A December 16 New York Times article revealed that Bush had granted the NSA the power to eavesdrop on international phone and email communications that originate from or are received within the United States without court approval. During the December 19 press conference, the president defended this decision by arguing that "we must be able to act fast ... so we can prevent new [terrorist] attacks" and that the NSA program "enables us to move faster and quicker." Other administration officials have echoed this defense. For example, in a December 19 interview on CNN, Attorney General Alberto R. Gonzales stated, "I'm told by the operational folks at the National Security Agency that we do not have the speed and the agility in all cases, in every circumstance, to deal with this new kind of threat."

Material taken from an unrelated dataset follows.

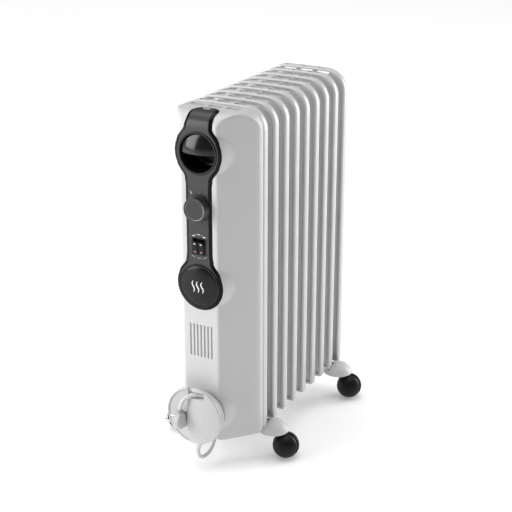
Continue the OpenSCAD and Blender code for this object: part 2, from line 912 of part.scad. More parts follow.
// The two half balls that turn on a caster's axle
module ball_wheels(side, y) {
    axle_x = side * (swivel_x + caster_trail);
    inner = web_half + side_gap;
    color(black_colour) for (face = [-1, 1]) {
        difference() {
            translate([axle_x, y, ball_z]) sphere(r = ball_r);
            translate([axle_x - 50, face > 0 ? y - 50 : y - inner, -10]) cube([100, 50 + inner, 70]);
            rod_y(axle_r + fit, y - 18.3, y + 18.3, axle_x, ball_z);
        }
    }
}

// ---- nodes ----

for (i = [0:fin_count - 1]) {
    fin(i);
}
header_collars();
header_caps();
filler_plug();
element_flange();
heating_elements();
element_terminals();
back_plate();
housing_shell();
fascia();
grip_cup();
handle_dome();
badge_disc();
thermostat_body();
thermostat_nut();
thermostat_shaft();
knob();
switch_frame();
switch_contacts();
rocker(-rocker_x);  // rocker_left
rocker(rocker_x);  // rocker_right
thermal_cutout();
terminal_block();
wiring();
earth_screw();
screws();
reel_drum();
reel_flange();
cord_gland();
cord_clamp();
cord_lead();
cord_coil();
cord_tail();
plug_body();
plug_pins();
foot_bar(foot_front_y);  // foot_bar_front
foot_bar(foot_rear_y);  // foot_bar_rear
u_bolts();
wing_nuts();
caster_bushes();
for (end = ["front", "rear"]) {
    for (hand = ["right", "left"]) {
        side = hand == "right" ? 1 : -1;
        y = end == "front" ? foot_front_y : foot_rear_y;
        foot_cap(side, y);
        caster_yoke(side, y);
        ball_wheels(side, y);
    }
}
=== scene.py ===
"""Looks of the oil filled radiator heater. Sizes are in millimetres until a mesh or curve is made."""
import json
from math import acos, asin, atan2, copysign, cos, exp, hypot, pi, radians, sin, sqrt, tan

import bmesh
import bpy
from mathutils import Matrix, Vector


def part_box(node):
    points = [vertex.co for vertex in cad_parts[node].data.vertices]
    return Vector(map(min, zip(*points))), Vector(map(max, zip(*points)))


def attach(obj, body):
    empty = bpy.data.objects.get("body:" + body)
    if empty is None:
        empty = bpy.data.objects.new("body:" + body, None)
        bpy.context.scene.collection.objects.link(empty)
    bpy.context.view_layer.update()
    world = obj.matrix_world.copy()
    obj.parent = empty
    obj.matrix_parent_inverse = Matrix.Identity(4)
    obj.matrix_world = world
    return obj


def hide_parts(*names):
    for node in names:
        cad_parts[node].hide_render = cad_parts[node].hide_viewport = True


MM = 0.001
X, Y, Z = 0, 1, 2
LOW, HIGH = 0, 1
OTHER_AXES = {X: (Y, Z), Y: (X, Z), Z: (X, Y)}

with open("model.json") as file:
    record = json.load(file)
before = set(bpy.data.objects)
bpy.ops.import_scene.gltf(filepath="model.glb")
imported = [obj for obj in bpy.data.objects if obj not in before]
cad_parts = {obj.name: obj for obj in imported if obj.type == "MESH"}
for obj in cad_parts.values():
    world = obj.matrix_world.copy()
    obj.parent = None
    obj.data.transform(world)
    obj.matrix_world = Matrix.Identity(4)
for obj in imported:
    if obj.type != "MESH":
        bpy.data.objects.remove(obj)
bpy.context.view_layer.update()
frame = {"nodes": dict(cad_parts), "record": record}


# ---- places, read from the CAD nodes ----


def edge(node, side, axis):
    """Where a CAD node starts or ends along an axis, in mm."""
    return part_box(node)[side][axis] / MM


def middle(node, axis):
    return (edge(node, LOW, axis) + edge(node, HIGH, axis)) / 2


def size(node, axis):
    return edge(node, HIGH, axis) - edge(node, LOW, axis)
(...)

What this argument appears to ignore, however, is that the court created under the Foreign Intelligence Surveillance Act (FISA) to provide authorization for international wiretaps is specifically designed to respond quickly to the type of requests in question. The so-called FISA court regularly authorizes these warrants within hours and even minutes. Moreover, in the case of "emergency" situations in which the attorney general deems it necessary to undertake surveillance immediately, the statute itself allows the government to obtain a warrant up to 72 hours after starting the necessary surveillance.
Nonetheless, a December 20 Los Angeles Times article on Bush's press conference quoted his defense of the program without noting any of these details regarding the nature of the FISA process:
His most forceful defense of the surveillance program focused on the argument that it was necessary to prevent terrorist attacks.
"To save American lives, we must be able to act fast and to detect these conversations so we can prevent new attacks," he said, suggesting that courts could not act quickly enough.
The December 19 Associated Press article on the press conference also ignored FISA's 72-hour provision in simply reporting Bush's claim that speed was the rationale behind the secret NSA program:
Bush said the electronic eavesdropping program, conducted by the National Security Agency, lets the government move faster than the standard practice of seeking a court-authorized warrant under the Foreign Intelligence Surveillance Act. "We've got to be fast on our feet, quick to detect and prevent," the president said.
Further, on the December 19 edition of Special Report with Brit Hume, Fox News chief Washington correspondent Jim Angle reported that the president had "suggested" at the press conference that the FISA requirements are "too slow." But Angle did not inform viewers that FISA warrants can be obtained retroactively or that the FISA court normally delivers such authorizations in a quick manner:
ANGLE: Though the president authorized the National Security Agency to intercept phone calls and e-mails -- but only those linked to Al Qaeda -- even if one end of the conversation in the United States, some argue that requires a warrant from what is known as the FISA court, which operates in secret. The president suggested that would have been too slow.
BUSH [video clip]: The people responsible for helping us protect and defend came forth with the current program, because it enables us to move faster and quicker.
ANGLE: But congressional critics argue the president has taken the law in his own hands, that he doesn't have the authority to order electronic intercepts of anyone in the U.S. without getting a search warrant.
By contrast, numerous other news outlets cited the apparent contradiction between the Bush administration's argument and the facts regarding FISA. A December 20 New York Times article clearly explained that FISA allows the NSA "to tap international communications of people in the United States and then go to a secret court up to 72 hours later for retroactive permission." A December 20 USA Today article reported that administration officials had "struggled to explain why the administration could not have relied on FISA provisions that allow surveillance to be conducted and a warrant obtained after the fact in emergencies." And a December 20 Washington Post article reported that Bush had failed to explain "why the current system is not quick enough":
Bush's remarks left many critics unassuaged and many questions unanswered. The president offered no details about how many people are under surveillance, what standard must be met to intercept communications or what terrorist plots have been disrupted as a result of the program.
Nor did he explain why the current system is not quick enough to meet the needs of the fight against terrorism. Under the Foreign Intelligence Surveillance Act, the NSA in urgent situations can already eavesdrop on international telephone calls for 72 hours without a warrant, as long as it goes to a secret intelligence court by the end of that period for retroactive permission.